KFC, meanwhile, invites customers to add R2 to their meal purchase, which is then contributed to various beneficiaries – including school feeding programmes and childhood development organisations – through the fast food chain’s Add Hope initiative.

“One company in the IT sector has elected to feed an additional two children for every one child fed by one of their employees,” notes Brown.

“For companies to really manage CSI properly they need to do due diligence on the NGO or organisation to which they are donating funds,” Brown adds. “Many organisations are not being good stewards of their CSI and investing in reliable NGOs,” he says.

Broad-based black economic empowerment scorecards (B-BBEE) have contributed to helping organisations think more broadly about CSI, Brown continues, in that companies now consider skills and enterprise development as part of their CSI strategy, as opposed to donating funds only.
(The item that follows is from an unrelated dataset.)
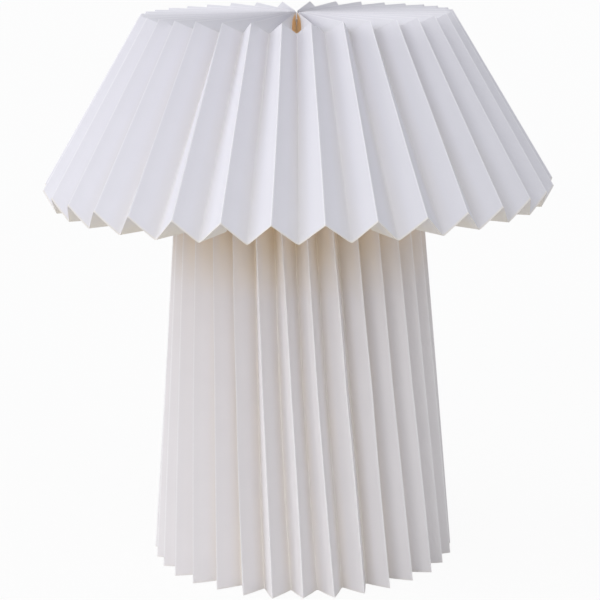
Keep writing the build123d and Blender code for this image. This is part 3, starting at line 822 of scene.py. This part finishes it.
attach(sleeve, "stand")

# ------------------------------------------------------------------ small pieces
cap = rolled_cap()
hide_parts("bulb_cap")
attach(cap, "bulb")
thread = twisted_loop()
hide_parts("gather_thread")
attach(thread, "thread_loop")
welding = weld_tree()
for seed, (name, (count, radius, height, turn, size)) in enumerate(weld_places.items()):
    welds = from_tree(name, welding, {
        "Count": count, "Ring radius": radius * mm, "Ring height": height * mm,
        "First turn": math.radians(turn), "Bead size": size * mm, "Seed": seed, "Coat": white_coat,
    })
    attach(welds, "stand")

# ------------------------------------------------------------------ floor and light
white = (1.0, 1.0, 1.0)
sky_tint = (0.95, 0.97, 1.0)
sun_tint = (0.98, 0.98, 1.0)
sky_strength_behind = 0.3
sky_strength_in_front = 0.73
floor_reach = 15.0                # metres from the lamp to the floor's edges
floor_white = 0.93                # share of plain white that the camera sees on it


def floor_finish():
    """Pale floor that turns white before the camera and keeps a little of its shadow."""
    material, t = blank_material("pale floor")
    matt = t.node("ShaderNodeBsdfPrincipled", None, {"Base Color": (0.9, 0.9, 0.9), "Roughness": 0.9})
    plain = t.node("ShaderNodeEmission", None, {"Color": white, "Strength": 1.0})
    both = t.node(
        "ShaderNodeMixShader", None,
        {0: t.seen() * floor_white, 1: matt.outputs[0], 2: plain.outputs[0]},
    )
    t.node("ShaderNodeOutputMaterial", None, {"Surface": both.outputs[0]})
    return material


def studio_world():
    """Soft light, strongest from above, the front and the left; the camera sees plain white."""
    world = bpy.data.worlds.new("studio")
    world.use_nodes = True
    world.node_tree.nodes.clear()
    t = Tree(world.node_tree)
    x, y, z = t.parts(t.node("ShaderNodeTexCoord").outputs["Generated"])
    near = z * 0.7 - y - x * 0.45
    back_light = t.node(
        "ShaderNodeBackground", None, {"Color": sky_tint, "Strength": sky_strength_behind}
    )
    front_light = t.node(
        "ShaderNodeBackground", None, {"Color": sky_tint, "Strength": sky_strength_in_front}
    )
    soft_light = t.node(
        "ShaderNodeMixShader", None,
        {0: near.within(-0.6, 0.6), 1: back_light.outputs[0], 2: front_light.outputs[0]},
    )
    backdrop = t.node("ShaderNodeBackground", None, {"Color": white, "Strength": 1.0})
    both = t.node(
        "ShaderNodeMixShader", None, {0: t.seen(), 1: soft_light.outputs[0], 2: backdrop.outputs[0]}
    )
    t.node("ShaderNodeOutputWorld", None, {"Surface": both.outputs[0]})
    return world


def sun(name, energy, spread, shining):
    """Soft directional light; spread is in degrees and shining is the way that it travels."""
    data = bpy.data.lights.new(name, "SUN")
    data.energy = energy
    data.angle = math.radians(spread)
    data.color = sun_tint
    lamp = bpy.data.objects.new(name, data)
    scene.collection.objects.link(lamp)
    lamp.rotation_euler = Vector(shining).to_track_quat("-Z", "Y").to_euler()


floor_mesh = bpy.data.meshes.new("floor")
corners = [(x * floor_reach, y * floor_reach, 0) for x, y in ((-1, -1), (1, -1), (1, 1), (-1, 1))]
floor_mesh.from_pydata(corners, [], [(0, 1, 2, 3)])
floor = bpy.data.objects.new("floor", floor_mesh)
scene.collection.objects.link(floor)
floor_mesh.materials.append(floor_finish())

scene.world = studio_world()
sun("key", energy=0.82, spread=50, shining=(0.94, 0.12, -0.30))
sun("front fill", energy=0.42, spread=22, shining=(0.42, 0.82, -0.38))
scene.view_settings.view_transform = "Standard"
110 tonnes of food every day

With roots in emergency response services, JAM International has origins dating back more than 30 years to the Mozambican civil war. Founded in 1984 by husband and wife team, Peter and Ann Pretorius, JAM International now operates in Mozambique, Angola, South Sudan, Rwanda and South Africa.

In South Africa, JAM focuses on early childhood development (ECD) and has partnered with more than 1 700 ECD centres where it feeds more than 84 000 children, improves infrastructure and provides teacher training to caregivers.
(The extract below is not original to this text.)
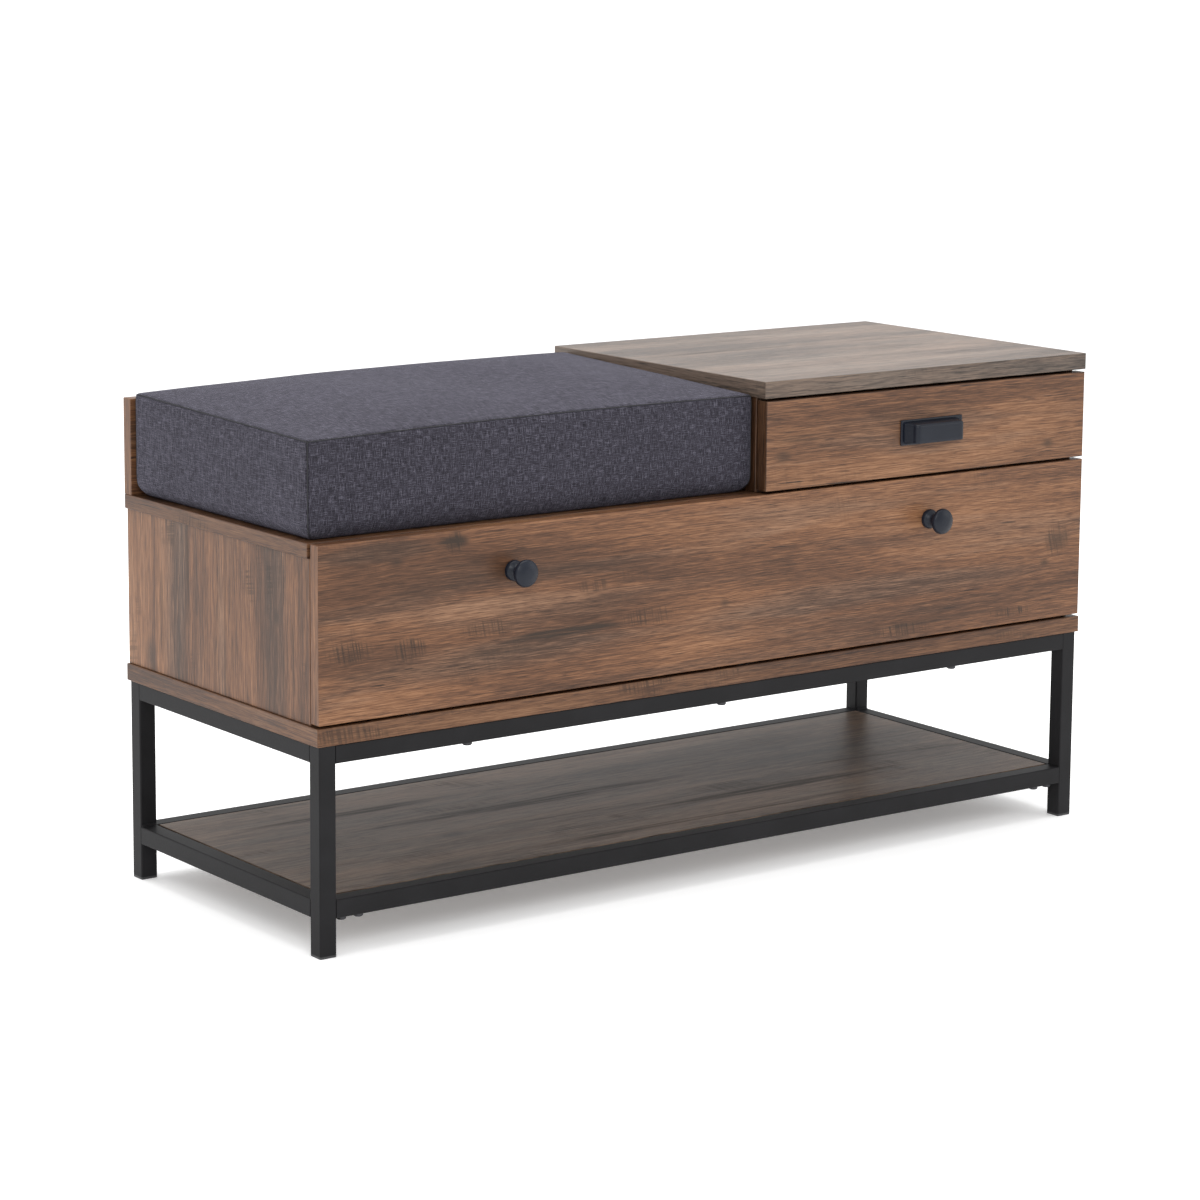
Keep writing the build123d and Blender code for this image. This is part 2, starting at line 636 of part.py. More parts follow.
def make_pull():
    """Cup pull: a plate with a hood that is open underneath."""
    x, y, z = pull_centre()
    face = Plane(origin=(x, y, z), x_dir=(1, 0, 0), z_dir=(0, -1, 0))
    plate = extrude(RectangleRounded(pull_plate_width, pull_plate_height, pull_plate_round), pull_plate)
    plate = chamfer(plate.edges().group_by(Axis.Z)[-1], pull_plate_ease)
    base = Rectangle(pull_hood_width, pull_hood_height)
    crown = Pos(0, 0, pull_reach) * Rectangle(pull_front_width, pull_front_height)
    hood = fillet(loft([base, crown]).edges().filter_by(Axis.Z, reverse=True), pull_round / 2)
    inner_base = Rectangle(pull_hood_width - 2 * pull_wall, pull_hood_height - 2 * pull_wall)
    inner_crown = Rectangle(pull_front_width - 2 * pull_wall, pull_front_height - 2 * pull_wall)
    depth_in = pull_reach - pull_wall
    cavity = loft([inner_base, Pos(0, 0, depth_in) * inner_crown])
    mouth = Pos(0, -pull_hood_height / 2, pull_plate) * Box(
        pull_front_width - 2 * pull_wall, pull_hood_height, depth_in - pull_plate, align=low)
    pull = plate + (hood - cavity - mouth)
    hole = rod(knob_screw_radius + fit_gap, pull_plate + 1, -0.5)
    pull = drilled(pull, [Pos(side * pull_screw_spacing / 2, 0, 0) * hole for side in (-1, 1)])
    pieces["cup_pull"] = face * pull
    length = front_board + drawer_board + pull_plate
    screw = head_screw(knob_screw_radius * 2, button_head, knob_screw_radius, length)
    pieces["pull_screws"] = group([at(place, (0, -1, 0), screw) for place in pull_screw_sites()])


# ---- Door ----

door_bottom = base_top + front_gap
pivot_y = front + pivot_back
pivot_z = door_bottom + pivot_rise
knob_z = seat_height - knob_drop
slot_depth = ear_radius + ear_gap
hinge_places = (left + hinge_inset, middle_hinge, right - hinge_inset)


def catch_sites():
    """Round magnets set into the front edge of the seat panel."""
    return [(x, carcass_front, seat_height - board / 2) for x in (left + catch_inset, right - catch_inset)]


def leaf_screw_sites():
    """Screws down through the hinge leaves into the base panel."""
    y0 = carcass_front + leaf_gap + leaf_length - leaf_screw_setback
    return [((x + side * leaf_width * leaf_screw_share, y0, base_top + leaf_metal), (0, 0, -1))
            for x in hinge_places for side in (-1, 1)]


def socket_screw_sites():
    """Screws through the socket's flange into the door's back."""
    spread = socket_flange_width / 2 - socket_screw_edge
    y, z = front + front_board + socket_flange, door_bottom + socket_height - socket_screw_drop
    return [((x + side * spread, y, z), (0, -1, 0)) for x in hinge_places for side in (-1, 1)]


def make_hinges():
    """Pivot hinges: an eared leaf on the base panel and a slotted socket in the door."""
    leaf_holes = [at(place, turn, slide_screw_hole()) for place, turn in leaf_screw_sites()]
    socket_holes = [at(place, turn, slide_screw_hole()) for place, turn in socket_screw_sites()]
    leaf_front = carcass_front + leaf_gap
    leaves, sockets, pins = [], [], []
    for x in hinge_places:
        plate = block(x - leaf_width / 2, x + leaf_width / 2, leaf_front, leaf_front + leaf_length,
                      base_top, base_top + leaf_metal)
        heel = leaf_front + leaf_length * ear_heel[0]
        outline = Polyline((pivot_y, pivot_z - ear_radius), (leaf_front, pivot_z - ear_radius),
                           (leaf_front, base_top + leaf_metal / 2), (heel, base_top + leaf_metal / 2),
                           (heel, base_top + ear_heel[1]), (leaf_front + ear_slope, pivot_z + ear_radius),
                           (pivot_y, pivot_z + ear_radius), close=True)
        ear = Plane(origin=(x - ear_width / 2, 0, 0), x_dir=(0, 1, 0), z_dir=(1, 0, 0)) * extrude(
            make_face(outline), ear_width)
        nose = at((x - ear_width / 2, pivot_y, pivot_z), (1, 0, 0), rod(ear_radius, ear_width))
        bore = at((x - ear_width, pivot_y, pivot_z), (1, 0, 0), rod(pin_radius + pin_gap, 2 * ear_width))
        leaves.append(drilled(plate + ear + nose, [bore] + leaf_holes))

        body = block(x - socket_width / 2, x + socket_width / 2, pivot_y - slot_depth - socket_wall,
                     front + front_board, door_bottom, door_bottom + socket_height)
        flange = block(x - socket_flange_width / 2, x + socket_flange_width / 2, front + front_board,
                       front + front_board + socket_flange, door_bottom, door_bottom + socket_height)
        slot = block(x - ear_width / 2 - ear_gap, x + ear_width / 2 + ear_gap, pivot_y - slot_depth,
                     front + front_board + socket_flange + 1, door_bottom - 1, pivot_z + slot_depth)
        seat = at((x - socket_width / 2, pivot_y, pivot_z), (1, 0, 0), rod(pin_radius, socket_width))
        sockets.append(drilled(body + flange, [slot, seat] + socket_holes))
        pins.append(seat)
    pieces["hinge_leaves"] = group(leaves)
    pieces["hinge_sockets"] = group(sockets)
    pieces["hinge_pins"] = group(pins)
    screw = flat_screw(slide_screw_head, slide_screw_radius, slide_screw_bite)
    pieces["socket_screws"] = group([at(place, turn, screw) for place, turn in socket_screw_sites()])


def make_door():
    """Drop-down door with its knobs and catches."""
    mortises = [block(x - socket_width / 2, x + socket_width / 2, pivot_y - slot_depth - socket_wall,
                      front + front_board + 1, door_bottom - 1, door_bottom + socket_height)
                for x in hinge_places]
    socket_holes = [at(place, turn, slide_screw_hole()) for place, turn in socket_screw_sites()]
    knob_x = (left + knob_inset, right - knob_inset)
    screw_hole = rod(knob_screw_radius + fit_gap, front_board + 1, -0.5)
    knob_holes = [at((x, front + front_board, knob_z), (0, -1, 0), screw_hole) for x in knob_x]
    pin = rod(strike_pin, strike_pin_length, -strike_pin_length)
    strike = rod(strike_radius, strike_metal) + pin
    strikes = [at((x, front + front_board, z), (0, 1, 0), strike) for x, _, z in catch_sites()]
    strike_holes = [at((x, front + front_board, z), (0, 1, 0), pin) for x, _, z in catch_sites()]
    door = panel(left + front_reveal, right - front_reveal, front, front + front_board,
                 door_bottom, seat_height)
    pieces["door_panel"] = drilled(door, mortises + socket_holes + knob_holes + strike_holes)
    pieces["strike_plates"] = group(strikes)

    magnet_reach = front_clearance - strike_metal - catch_gap
    magnet = rod(catch_radius, catch_depth + magnet_reach, -magnet_reach)
    magnet = chamfer(magnet.edges().sort_by(Axis.Z)[0], magnet_ease)
    pieces["magnetic_catches"] = group([at(place, (0, 1, 0), magnet) for place in catch_sites()])

    foot = Polyline((0, 0), (knob_base_radius, 0), (knob_base_radius, knob_base))
    widest = (knob_radius, knob_reach - knob_brow)
    neck = [(knob_neck_radius + past, reach) for past, reach in knob_shank]
    shank = Spline((knob_base_radius, knob_base), *neck, widest, tangents=[(-0.2, 1), (0.35, 1)])
    dome = [(knob_radius - inside, knob_reach - behind) for inside, behind in knob_dome]
    head = Spline(widest, *dome, (0, knob_reach), tangents=[(0.35, 1), (-1, 0)])
    outline = make_face(foot + shank + head + Line((0, knob_reach), (0, 0)))
    knob = revolve(Plane.XZ * outline, Axis.Z)
    knob = knob - rod(knob_screw_radius + fit_gap, knob_screw_bite + 1, -0.5)
    grip = front_board + knob_screw_bite
    screw = head_screw(knob_screw_radius * 2, knob_screw_head, knob_screw_radius, grip)
    for x, side in zip(knob_x, ("left", "right")):
        pieces[f"{side}_knob"] = at((x, front, knob_z), (0, -1, 0), knob)
    screws = [at((x, front + front_board, knob_z), (0, -1, 0), screw) for x in knob_x]
    pieces["knob_screws"] = group(screws)


# ---- Cushion ----

def make_cushion():
    """Loose seat cushion between the left end and the drawer bay."""
    z0 = seat_height + cushion_lift
    pad = block(left + cushion_end_gap, right - top_length - cushion_bay_gap, carcass_front + cushion_recess,
                upper_back_front - cushion_end_gap, z0, z0 + cushion_thickness)
    pieces["cushion"] = fillet(pad.edges(), cushion_round)


make_frame()
make_shelf()
make_cabinet()
make_slides()
make_drawer()
make_pull()
make_hinges()
make_door()
make_cushion()

os.makedirs("parts", exist_ok=True)
for name, piece in pieces.items():
    export_step(piece, f"parts/{name}.step")
print(len(pieces), "nodes written")
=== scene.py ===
import math
import bmesh
import bpy
import numpy as np
from mathutils import Matrix, Vector


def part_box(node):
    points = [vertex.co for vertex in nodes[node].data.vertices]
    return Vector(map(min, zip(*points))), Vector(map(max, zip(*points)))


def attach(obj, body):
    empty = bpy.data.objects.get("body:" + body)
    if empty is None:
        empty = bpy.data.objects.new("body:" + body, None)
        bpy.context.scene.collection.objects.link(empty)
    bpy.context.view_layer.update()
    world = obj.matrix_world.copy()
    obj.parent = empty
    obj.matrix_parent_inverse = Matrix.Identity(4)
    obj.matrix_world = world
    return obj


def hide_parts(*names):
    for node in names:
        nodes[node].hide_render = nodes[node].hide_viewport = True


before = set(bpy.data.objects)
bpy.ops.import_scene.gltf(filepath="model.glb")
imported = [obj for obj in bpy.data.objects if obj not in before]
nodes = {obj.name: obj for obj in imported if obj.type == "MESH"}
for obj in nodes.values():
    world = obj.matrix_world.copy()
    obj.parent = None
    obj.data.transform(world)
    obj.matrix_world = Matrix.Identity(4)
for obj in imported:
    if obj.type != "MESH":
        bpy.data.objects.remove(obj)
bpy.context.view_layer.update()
mm = 0.001
print("frame loaded:", len(nodes), "nodes")


# Shader maths. A Sock wraps one output socket, and arithmetic on it adds Math nodes.
class Sock:
    def __init__(self, tree, out):
        self.tree = tree
        self.out = out

    def add(self, kind, settings=None, sockets=None, out=0):
        return addNode(self.tree, kind, settings, sockets, out)

    def math(self, operation, *values, clamp=False):
        settings = {"operation": operation, "use_clamp": clamp}
        return self.add("ShaderNodeMath", settings, dict(enumerate(values)))

    def __add__(self, other):
        return self.math("ADD", self, other)

    def __sub__(self, other):
        return self.math("SUBTRACT", self, other)

    def __mul__(self, other):
        return self.math("MULTIPLY", self, other)

    def __truediv__(self, other):
        return self.math("DIVIDE", self, other)

    def __pow__(self, other):
        return self.math("POWER", self, other)

    def __radd__(self, other):
        return self.math("ADD", other, self)

    def __rsub__(self, other):
        return self.math("SUBTRACT", other, self)

    def __abs__(self):
        return self.math("ABSOLUTE", self)

    def above(self, edge):
        return self.math("GREATER_THAN", self, edge)

    # 0 below low, 1 above high, smooth between
    def step(self, low, high):
        settings = {"interpolation_type": "SMOOTHSTEP", "clamp": True}
        return self.add("ShaderNodeMapRange", settings, {0: self, 1: low, 2: high, 3: 0.0, 4: 1.0})


# One way to make any node: its type, its settings, and what its sockets hold or take
def addNode(tree, kind, settings=None, sockets=None, out=0):
    node = tree.nodes.new(kind)
    for key, value in (settings or {}).items():
        if key == "stops":
            elements = node.color_ramp.elements
            while len(elements) < len(value):
                elements.new(0.5)
            for element, (place, colour) in zip(elements, value):
                element.position = place
                element.color = (*colour, 1.0)
        else:
            setattr(node, key, value)
    for key, value in (sockets or {}).items():
        if isinstance(value, Sock):
            tree.links.new(value.out, node.inputs[key])
        else:
            node.inputs[key].default_value = value
    return Sock(tree, node.outputs[out])


def newMaterial(name, **shader):
    material = bpy.data.materials.new(name)
    material.use_nodes = True
    tree = material.node_tree
    surface = tree.nodes["Principled BSDF"]
    for key, value in shader.items():
        surface.inputs[key.replace("_", " ")].default_value = value
    return material, tree, surface


def feed(tree, surface, **links):
    for key, value in links.items():
        tree.links.new(value.out, surface.inputs[key.replace("_", " ")])


def objectPoint(tree):
    return addNode(tree, "ShaderNodeTexCoord", out=3)


def objectNormal(tree):
    return addNode(tree, "ShaderNodeTexCoord", out=1)


def splitVector(vector):
    return [vector.add("ShaderNodeSeparateXYZ", sockets={0: vector}, out=i) for i in range(3)]


def joinVector(x, y, z):
    source = next(v for v in (x, y, z) if isinstance(v, Sock))
    return source.add("ShaderNodeCombineXYZ", sockets={0: x, 1: y, 2: z})


# Noise between 0 and 1 of a vector stretched by a scale for each axis
def noise(vector, scale, detail=2.0, rough=0.5, twist=0.0):
    stretched = vector.add("ShaderNodeVectorMath", {"operation": "MULTIPLY"}, {0: vector, 1: scale})
    sockets = {"Vector": stretched, "Scale": 1.0, "Detail": detail, "Roughness": rough,
               "Distortion": twist}
    return vector.add("ShaderNodeTexNoise", {"noise_dimensions": "3D"}, sockets)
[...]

“Worldwide research indicates that an investment in ECD gives a far greater return than an investment at any other stage of education,” Brown says. “Hungry children cannot learn. More than a quarter of children under nine years old in South Africa suffer stunted growth because they have not had sufficient nutrition to enable proper brain and physical development,” Brown tells Moneyweb.

In the rest of Africa, JAM is moving 110 tonnes of food, or 33 truckloads, every day and are feeding 1.1 million individuals.

It hopes to be active in all nine provinces by the end of the year and to be feeding 100 000 children, Brown says.